Between 1917 and 1919, Stevens was a prominent participant in the Silent Sentinels vigil at Woodrow Wilson's White House to urge the passage of a constitutional amendment for women's voting rights and was arrested several times for her involvement. She supported passage of the Equal Rights Amendment and worked with Alice Paul from 1927–1933 on a volume of work comparing varying impact on law for women and men.
In 1933, her work resulted in the first treaty to secure international rights for women. The Convention on the Nationality of Women established that women retained their citizenship after marriage and Convention on Nationality provided that neither marriage nor divorce could affect the nationality of the members of a family, extending citizenship protection to children.

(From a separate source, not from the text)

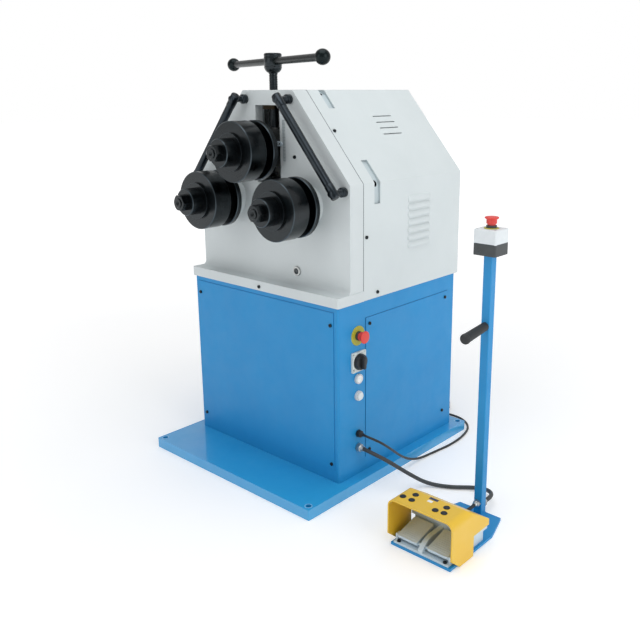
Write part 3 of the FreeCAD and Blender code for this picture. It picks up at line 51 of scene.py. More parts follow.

She fought the roll-back of policies removing the gains women had made to enter the work force during World War II and worked to establish feminism as an academic field of study. She continued fighting for feminist causes until her death in 1963.
Membership
She was a member of the Congressional Union for Woman Suffrage.
Interests
In her last years Stevens turned to music. She wrote a number of songs, mostly about growing up on the Plains, and had the pleasure of seeing them performed, recorded, and broadcast on radio in the mid-1950's.
Connections
On December 10, 1921, Stevens married Dudley Field Malone, a noted lawyer, whom she had met in 1916. Despite his early passion for Stevens (Malone had divorced his first wife to marry her), from the start it was a desperately unhappy marriage. He drank excessively, caroused with other women, and even physically abused Stevens. They were divorced in 1929.
On August 31, 1935, she married Jonathan E. Mitchell, a journalist with the New York World, whom she had met in 1923. This marriage was a lasting success.